>> start Record set

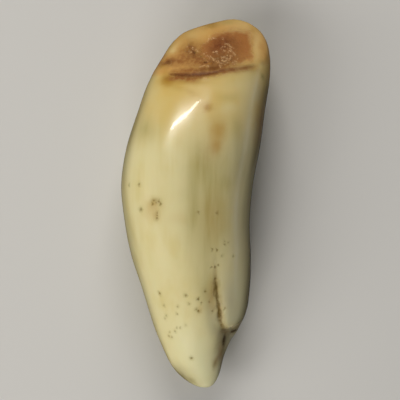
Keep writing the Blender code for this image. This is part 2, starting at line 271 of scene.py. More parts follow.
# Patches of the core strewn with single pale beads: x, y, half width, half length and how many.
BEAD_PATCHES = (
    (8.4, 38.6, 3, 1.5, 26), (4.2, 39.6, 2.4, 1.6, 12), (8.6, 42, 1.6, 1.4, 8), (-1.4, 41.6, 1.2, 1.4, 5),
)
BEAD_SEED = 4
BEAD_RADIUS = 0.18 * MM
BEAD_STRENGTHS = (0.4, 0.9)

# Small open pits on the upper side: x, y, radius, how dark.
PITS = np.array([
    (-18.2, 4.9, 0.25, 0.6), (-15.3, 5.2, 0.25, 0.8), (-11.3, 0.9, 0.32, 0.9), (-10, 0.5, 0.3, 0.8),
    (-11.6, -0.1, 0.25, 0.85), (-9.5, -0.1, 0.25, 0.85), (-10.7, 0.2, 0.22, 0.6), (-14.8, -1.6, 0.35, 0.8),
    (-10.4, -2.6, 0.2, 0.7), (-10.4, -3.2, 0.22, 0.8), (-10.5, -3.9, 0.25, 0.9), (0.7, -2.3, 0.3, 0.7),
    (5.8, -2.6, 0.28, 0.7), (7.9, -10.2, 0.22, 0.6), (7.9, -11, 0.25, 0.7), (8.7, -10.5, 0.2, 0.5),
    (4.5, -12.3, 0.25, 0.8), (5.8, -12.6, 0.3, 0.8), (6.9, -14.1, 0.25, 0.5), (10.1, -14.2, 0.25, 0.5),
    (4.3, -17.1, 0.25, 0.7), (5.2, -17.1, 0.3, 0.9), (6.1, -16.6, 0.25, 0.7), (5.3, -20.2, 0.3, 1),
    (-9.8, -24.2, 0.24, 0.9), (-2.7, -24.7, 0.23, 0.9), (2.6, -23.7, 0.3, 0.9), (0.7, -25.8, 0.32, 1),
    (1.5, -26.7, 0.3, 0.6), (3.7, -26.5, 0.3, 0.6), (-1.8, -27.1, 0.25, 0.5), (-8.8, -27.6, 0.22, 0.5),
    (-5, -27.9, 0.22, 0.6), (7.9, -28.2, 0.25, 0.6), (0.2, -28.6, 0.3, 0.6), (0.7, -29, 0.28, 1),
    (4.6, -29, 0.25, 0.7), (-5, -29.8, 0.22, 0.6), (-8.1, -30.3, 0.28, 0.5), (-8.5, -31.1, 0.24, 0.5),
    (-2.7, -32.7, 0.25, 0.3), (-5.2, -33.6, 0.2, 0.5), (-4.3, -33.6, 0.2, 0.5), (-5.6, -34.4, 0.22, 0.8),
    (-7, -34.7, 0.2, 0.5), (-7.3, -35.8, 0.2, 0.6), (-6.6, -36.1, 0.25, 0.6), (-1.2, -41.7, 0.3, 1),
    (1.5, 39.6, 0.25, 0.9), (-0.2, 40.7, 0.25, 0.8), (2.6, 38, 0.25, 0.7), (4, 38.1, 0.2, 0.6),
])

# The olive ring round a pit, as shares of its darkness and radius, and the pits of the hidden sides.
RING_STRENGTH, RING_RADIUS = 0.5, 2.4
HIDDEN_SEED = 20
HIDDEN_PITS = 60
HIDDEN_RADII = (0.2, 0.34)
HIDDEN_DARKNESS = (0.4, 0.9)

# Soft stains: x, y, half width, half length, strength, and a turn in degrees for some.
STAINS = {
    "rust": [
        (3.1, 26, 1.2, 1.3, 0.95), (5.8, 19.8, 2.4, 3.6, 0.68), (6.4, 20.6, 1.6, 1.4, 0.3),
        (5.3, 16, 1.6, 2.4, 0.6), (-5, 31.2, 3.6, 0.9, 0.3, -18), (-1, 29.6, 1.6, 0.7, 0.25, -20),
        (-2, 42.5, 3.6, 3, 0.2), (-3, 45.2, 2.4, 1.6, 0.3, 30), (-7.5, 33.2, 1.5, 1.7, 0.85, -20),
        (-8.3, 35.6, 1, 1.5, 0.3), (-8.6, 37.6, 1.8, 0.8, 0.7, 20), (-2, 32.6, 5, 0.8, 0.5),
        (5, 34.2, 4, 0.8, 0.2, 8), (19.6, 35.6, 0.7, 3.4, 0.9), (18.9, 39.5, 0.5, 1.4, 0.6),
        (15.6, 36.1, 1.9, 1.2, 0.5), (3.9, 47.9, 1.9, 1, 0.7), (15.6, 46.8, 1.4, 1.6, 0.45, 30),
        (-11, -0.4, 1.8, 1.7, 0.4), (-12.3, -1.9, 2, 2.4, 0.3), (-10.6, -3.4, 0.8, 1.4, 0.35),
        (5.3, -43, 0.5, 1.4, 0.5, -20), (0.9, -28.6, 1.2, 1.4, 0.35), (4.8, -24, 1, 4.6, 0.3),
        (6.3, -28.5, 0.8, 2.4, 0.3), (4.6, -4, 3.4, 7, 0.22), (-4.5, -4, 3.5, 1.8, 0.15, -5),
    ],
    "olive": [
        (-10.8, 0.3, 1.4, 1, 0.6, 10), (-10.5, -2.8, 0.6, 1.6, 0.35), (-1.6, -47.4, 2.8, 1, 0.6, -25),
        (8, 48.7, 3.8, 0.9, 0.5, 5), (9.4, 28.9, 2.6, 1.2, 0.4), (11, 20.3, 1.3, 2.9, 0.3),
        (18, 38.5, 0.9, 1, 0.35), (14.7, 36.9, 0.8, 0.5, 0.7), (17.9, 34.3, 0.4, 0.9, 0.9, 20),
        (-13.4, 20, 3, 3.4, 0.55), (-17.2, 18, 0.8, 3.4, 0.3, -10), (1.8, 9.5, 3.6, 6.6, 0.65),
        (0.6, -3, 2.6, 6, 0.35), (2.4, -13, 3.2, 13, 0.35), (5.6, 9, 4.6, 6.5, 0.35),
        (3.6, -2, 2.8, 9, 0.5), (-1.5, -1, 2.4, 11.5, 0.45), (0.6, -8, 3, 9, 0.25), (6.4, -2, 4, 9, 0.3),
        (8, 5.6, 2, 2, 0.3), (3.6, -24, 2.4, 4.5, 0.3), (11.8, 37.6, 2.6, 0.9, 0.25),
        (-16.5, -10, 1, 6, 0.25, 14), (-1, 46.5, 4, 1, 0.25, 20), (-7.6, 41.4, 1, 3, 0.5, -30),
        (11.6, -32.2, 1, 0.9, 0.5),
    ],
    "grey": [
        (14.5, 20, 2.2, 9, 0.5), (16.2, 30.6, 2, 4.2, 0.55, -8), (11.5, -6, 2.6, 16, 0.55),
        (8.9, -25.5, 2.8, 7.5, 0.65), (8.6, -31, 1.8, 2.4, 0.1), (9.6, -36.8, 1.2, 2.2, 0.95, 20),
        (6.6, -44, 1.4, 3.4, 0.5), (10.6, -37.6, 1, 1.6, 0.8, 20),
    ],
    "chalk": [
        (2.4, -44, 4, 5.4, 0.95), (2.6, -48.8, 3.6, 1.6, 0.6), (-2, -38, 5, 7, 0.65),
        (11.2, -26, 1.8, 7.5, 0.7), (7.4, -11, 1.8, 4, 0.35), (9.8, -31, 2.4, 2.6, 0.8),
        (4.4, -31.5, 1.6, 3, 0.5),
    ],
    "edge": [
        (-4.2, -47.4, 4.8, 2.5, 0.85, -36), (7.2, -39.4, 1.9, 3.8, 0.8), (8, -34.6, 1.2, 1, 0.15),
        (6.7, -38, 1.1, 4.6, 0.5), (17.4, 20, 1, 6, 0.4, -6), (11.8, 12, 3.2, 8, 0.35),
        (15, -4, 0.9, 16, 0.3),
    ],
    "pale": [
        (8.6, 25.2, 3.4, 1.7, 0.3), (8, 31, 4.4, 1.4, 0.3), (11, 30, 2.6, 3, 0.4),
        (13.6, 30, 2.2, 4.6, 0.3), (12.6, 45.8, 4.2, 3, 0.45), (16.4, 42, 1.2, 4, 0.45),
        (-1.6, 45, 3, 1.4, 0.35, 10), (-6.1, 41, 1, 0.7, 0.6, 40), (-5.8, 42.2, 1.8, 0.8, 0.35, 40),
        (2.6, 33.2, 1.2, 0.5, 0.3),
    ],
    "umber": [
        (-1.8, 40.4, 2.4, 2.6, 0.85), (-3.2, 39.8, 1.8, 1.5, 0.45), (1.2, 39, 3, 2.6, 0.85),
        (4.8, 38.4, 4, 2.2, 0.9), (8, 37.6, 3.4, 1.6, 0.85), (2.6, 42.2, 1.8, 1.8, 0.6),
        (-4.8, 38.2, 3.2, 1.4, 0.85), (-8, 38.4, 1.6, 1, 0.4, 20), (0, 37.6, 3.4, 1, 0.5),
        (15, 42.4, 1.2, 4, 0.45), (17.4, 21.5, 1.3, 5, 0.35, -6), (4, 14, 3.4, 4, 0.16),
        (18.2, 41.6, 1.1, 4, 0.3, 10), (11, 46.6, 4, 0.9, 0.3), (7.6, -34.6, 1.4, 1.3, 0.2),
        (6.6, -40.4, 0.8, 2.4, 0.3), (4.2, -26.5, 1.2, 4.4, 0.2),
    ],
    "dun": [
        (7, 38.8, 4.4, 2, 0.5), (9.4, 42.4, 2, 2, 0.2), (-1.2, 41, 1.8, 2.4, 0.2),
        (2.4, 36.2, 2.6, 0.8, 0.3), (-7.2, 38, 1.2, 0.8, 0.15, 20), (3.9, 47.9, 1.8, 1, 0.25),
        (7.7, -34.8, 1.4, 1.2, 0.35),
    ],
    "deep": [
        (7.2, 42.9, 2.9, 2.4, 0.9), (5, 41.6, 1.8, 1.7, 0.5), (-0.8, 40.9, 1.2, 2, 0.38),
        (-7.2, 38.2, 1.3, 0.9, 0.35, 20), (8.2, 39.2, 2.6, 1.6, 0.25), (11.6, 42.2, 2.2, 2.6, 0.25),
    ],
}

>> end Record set
>> start Record set

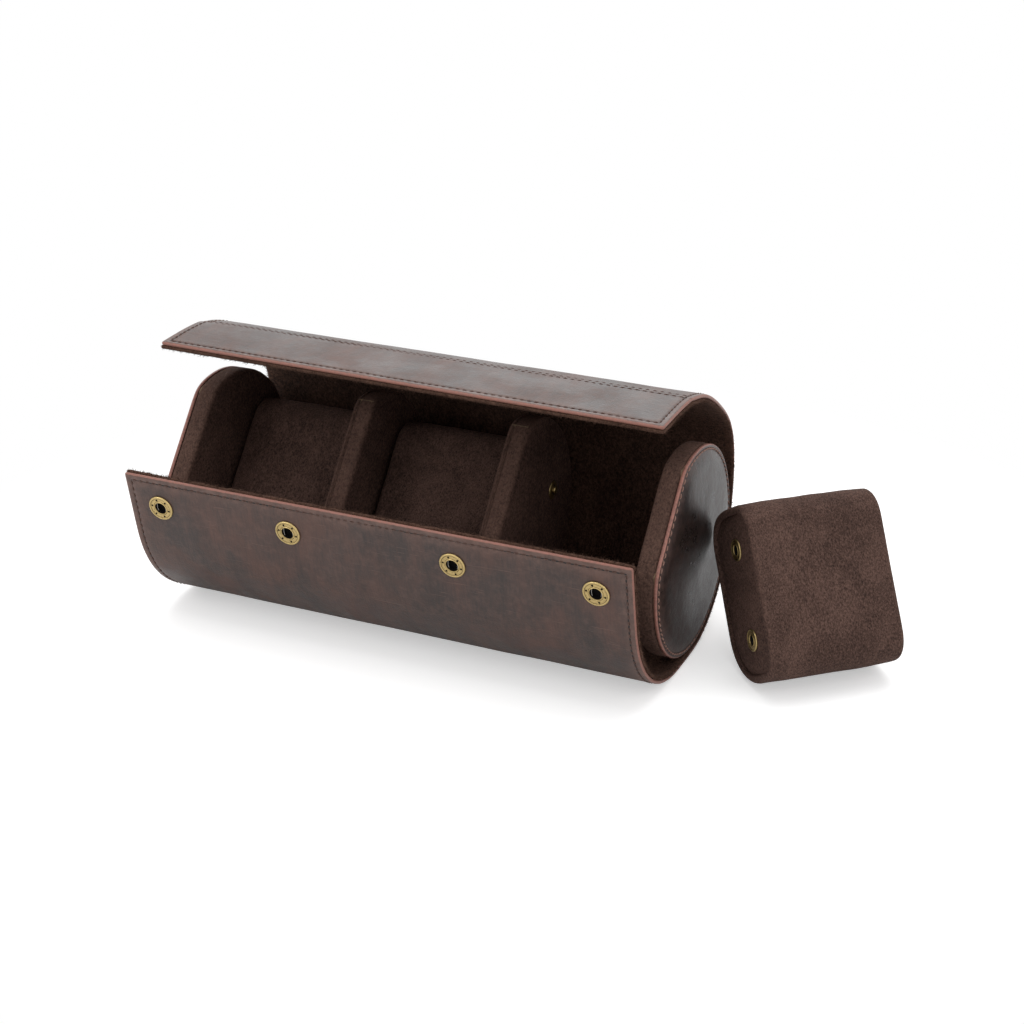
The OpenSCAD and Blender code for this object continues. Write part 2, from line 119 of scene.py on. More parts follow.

>> end Record set

◆ What is needed
Only the lines from the one containing "Keep writing the" through the one containing "BEAD_STRENGTHS = (0.4, 0.9)" are to be extracted, exactly as they appear, with both ends included.

◆ Finished task
Keep writing the Blender code for this image. This is part 2, starting at line 271 of scene.py. More parts follow.
# Patches of the core strewn with single pale beads: x, y, half width, half length and how many.
BEAD_PATCHES = (
    (8.4, 38.6, 3, 1.5, 26), (4.2, 39.6, 2.4, 1.6, 12), (8.6, 42, 1.6, 1.4, 8), (-1.4, 41.6, 1.2, 1.4, 5),
)
BEAD_SEED = 4
BEAD_RADIUS = 0.18 * MM
BEAD_STRENGTHS = (0.4, 0.9)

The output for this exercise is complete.